Perhaps you are wondering whether or not I’m writing for you, how my experiences and insights might be helpful, interesting, or whether or not my perspective will enrage you at some points. To be clear, I’m writing for my peers: millennials with college degrees who freely access the English-speaking Internet, and hopefully people who want to consider different approaches to age-old problems like racism, classism, sexism, homophobia, transphobia, xenophobia, and so much more. Most of us came of age in the 1980s and 1990s, and though there is nothing inherently special about us, we have inherited many special problems without having been given the tools to address them: failures of multicultural education, police violence, immigration reform, corporate and finance capitalism, the entrance of LGBTQ awareness into the mainstream, and more. We live in a world of hierarchies, trying desperately to assess where to best place resources, attention, etc. We ask ourselves: who is the most oppressed? This question is often too difficult to answer, even despite the onslaught of statistics and research. Maybe it is also not even the most useful question to ask, as it often requires pitting horror against horror.

I’m currently a doctoral student in a school of education in the Bay Area of California and spend most of my time reading, thinking, and writing (both independently and in community) about issues of educational equity for minority students of many kinds, urban/rural divides, U.S. privilege, history and philosophy, and modern secular culture. I’ve spent the past eight years focusing on building alliances across difference in the interest of fostering beneficial relationships of solidarity in these trying political times. I read a lot. Books, news, reports, blogs. I want to share my reflections from these readings and offer questions for people to think through, always remembering that the thoughts I offer here are not conclusive. They are openings for discussion and I invite feedback at my blog email: outsideinmillennials@gmail.com. I’m in the thinking-business, not the truth-business. The truth is always perspectival, and I know that mine is specific and limited. It is also less interesting to me to put forward a hard vision and more interesting to learn how to proceed with care and humility.

While the subtitle of this blog reads “Culture, Politics, and Current Events,” I do have to provide a caveat: my version of what constitutes a “current event” may be different than yours.
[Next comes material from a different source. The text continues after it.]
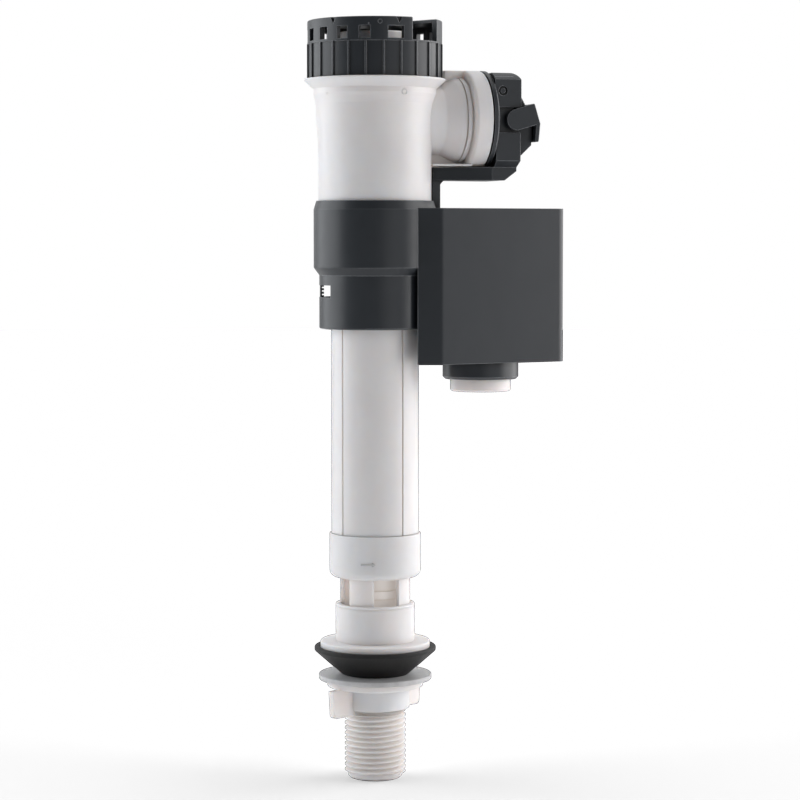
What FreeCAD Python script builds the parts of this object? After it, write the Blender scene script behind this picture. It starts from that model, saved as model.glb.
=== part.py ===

I like to take my time, chew things over, and attempt to avoid the seductive knee-jerk moralism that saturates Internet blogs. While I understand that reading and witnessing traumatic events mediated through the news can often make us feel that these urgent problems warrant an urgent response, I also know how dangerous it can be to put thoughts and words out in the public sphere without being cautious. I never know what young eyes will fall on those words and I feel a sense of responsibility to practice rigorous and creative reflection on current social events, moments in time that emerge out of the immensity of history and culture.

Hopefully, you will find my writing and thinking useful, both for day-to-day life, and also for those acute moments of social upheaval when all of our assumptions and habits are thrown back at us and we are forced to confront the ways we relate to those who are different than we are. I’ve chosen to name this blog “Outside In” for a few simple reasons. On a level of amusement, I enjoyed the subtle turn-of-phrase as a child because of how this simple re-wording made people stop and think about what I’d just said before realizing I was describing a similar concept in a different way (often when folding laundry). This phrase also makes me question ideas of what is inside/outside – how do we draw lines between ‘us’ and ‘them’? Finally, I appreciate bringing ideas, stories, and histories to people who don’t consider those narratives to be within their experience or interest, only to have them find out that many interconnections of legacy bind people and places together, often in ways that fall outside the realm of dominant (or even resistance) history. I want us to call into the center of our thought things we might not usually care about, in order to question ourselves, our communities, and our worlds.